Headline CPI fell 0.8% over the month, dropping from the prior month’s -0.4% reading and falling below the -0.7% reading projected. Core CPI was also down over the month and fell from the prior month’s -0.1% reading. The figure plunged below the expected -0.2% reading to print -0.4% on the month.
Record Inflationary Fall
These readings mark the worst set of monthly inflation decreases since those seen during the peak of the global financial crisis in 2008. These have added to the string of dismal data released recently.
Q1 US growth was seen at -4.8%, marking its fastest contraction since the Great Recession also. Last week, the April jobs report noted the largest one-month loss in jobs (-20.5 million) on record. The unemployment rate jumped to 14.7%, last seen in 1933.
Energy Price Falls Offset Spike in Food Prices
One of the main drivers of the fall in inflation last month was the continued decline in oil prices. Gasoline prices were seen lower by 20.6%, the largest fall since November 2008.
The fall in gasoline prices, as a result of the collapse in the crude oil market, helped to offset the spike in food prices. Prices rose by 1.5%, the sharpest monthly increase since January 1990.
Indeed, the prices for food to be consumed at home spiked by 2.6%, a rise not seen since February 1974.

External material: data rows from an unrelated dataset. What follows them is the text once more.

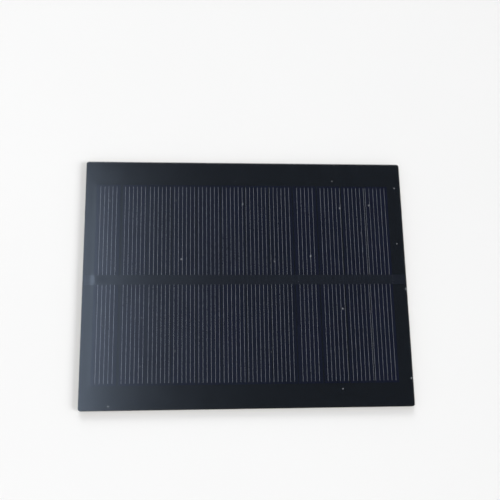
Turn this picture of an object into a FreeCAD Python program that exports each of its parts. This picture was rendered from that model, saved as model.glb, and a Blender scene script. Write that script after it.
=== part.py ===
"""Laminated solar panel: twelve silicon strips in series between a circuit board and a clear matt film.

Frame: the origin is the centre of the board's back face. +X runs along the long side, from the positive
terminal to the negative one, +Y along the short side, and +Z out of the face that takes the light.
The layers, from the back: board, lower encapsulant, strips with their printed grids and ribbons, masking
tape along the ribbons, upper encapsulant and film. All sizes are in millimetres.
"""

import FreeCAD, Part
import os
import re

import Sketcher

SHEET_NAME = "Dims"
CELL_COUNT = 12

# The driving dimensions. Each becomes an aliased cell of the document's spreadsheet.
DIMENSIONS = {
    # outline and layer thicknesses
    "panel_length": 130.0,
    "panel_width": 100.0,
    "corner_radius": 1.0,
    "board_thick": 1.5,
    "lower_thick": 0.3,
    "cell_thick": 0.2,
    "grid_thick": 0.02,
    "ribbon_thick": 0.12,
    "tape_thick": 0.06,
    "upper_thick": 0.5,
    "film_thick": 0.2,
    # silicon strips, and the grid printed on them
    "cell_width": 9.6,
    "cell_length": 80.9,
    "string_y": -0.25,
    "finger_pitch": 1.62,
    "finger_width": 0.15,
    "finger_margin": 0.8,
    "busbar_width": 1.5,
    # ribbons
    "ribbon_width": 1.6,
    "ribbon_inset": 0.7,
    "ribbon_bend": 0.08,
    "lead_lip": 0.08,
    "lead_slope": 0.35,
    "lead_reach": 3.2,
    # masking tape over the ribbons
    "tape_width": 3.9,
    "tape_end_gap": 0.4,
    "tape_y": 0.6,
    # terminals through the board
    "copper_thick": 0.05,
    "front_pad_length": 3.4,
    "front_pad_width": 2.4,
    "back_pad_length": 5.0,
    "back_pad_width": 8.0,
    "terminal_edge": 1.0,
    "via_edge": 2.0,
    "via_spacing": 1.5,
    "via_radius": 0.3,
    "joint_edge": 3.5,
    "joint_radius": 0.85,
    "joint_half_width": 1.05,
    "joint_height": 0.45,
    # polarity signs printed on the back
    "sign_size": 4.0,
    "sign_stroke": 0.8,
    "sign_edge": 10.0,
    "ink_thick": 0.02,
}

# Where each strip was laid: its left edge, from the panel's left edge. The gaps are as uneven as handwork.
CELL_LEFTS = (4.4, 15.1, 25.0, 34.9, 44.85, 54.8, 64.7, 74.6, 84.6, 94.7, 104.85, 114.75)
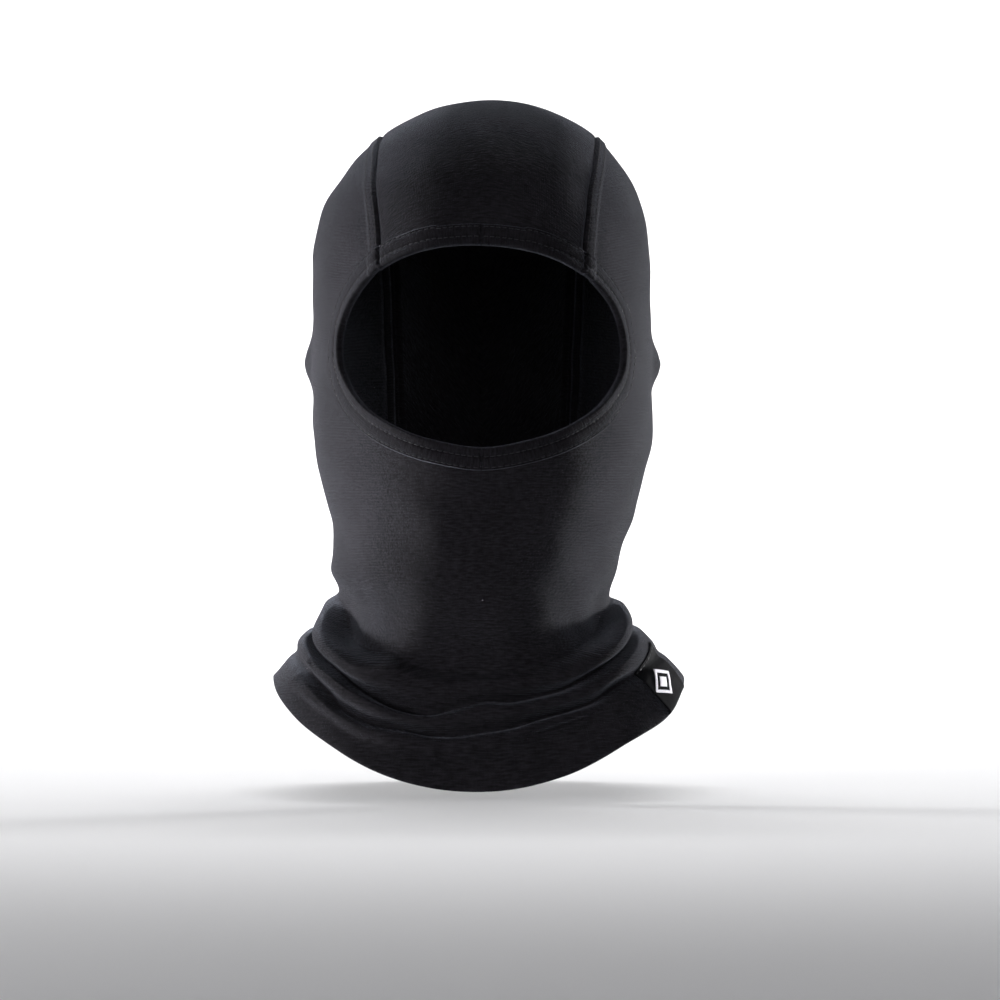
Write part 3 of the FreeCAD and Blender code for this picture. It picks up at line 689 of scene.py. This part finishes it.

Will Fed Go Negative on Rates?
With negative data continuing to pile up, traders are now starting to adjust their views on the projected recovery of the US economy. Although lock-downs are starting to ease in parts of the country, the unexpectedly large dip in many key readings suggests that the recovery is going to be slower than first thought.
Indeed, with risks remaining on the horizon (such as the potential for a second spike in COVID-19 infections which could lead to the reintroduction of lock-down measures) there is a great deal of expectation that the Fed will be forced to intervene further. This leads to speculation as to whether the Fed will move into negative rates territory.
Fed’s Powell To Speak Today
Fed Chairman Powell is due to speak today and will give his latest economic outlook. He will also address monetary policy. Traders will be keen to hear the chairman speak given the built-up speculation on rates. Any clear push-back against the prospect of negative rates could fuel a dollar rally.
USDCHF Threatening to Break Lower?
USDCHF continues to trade within the descending triangle pattern which has framed price action over the last few months.
Price has recently been capped once again by the triangle pattern top, along with the swing highs creating resistance at the .9786 level. While below here, focus is on a further test of the .9599 level. If broken, it will put focus on a test of the .9503 level next.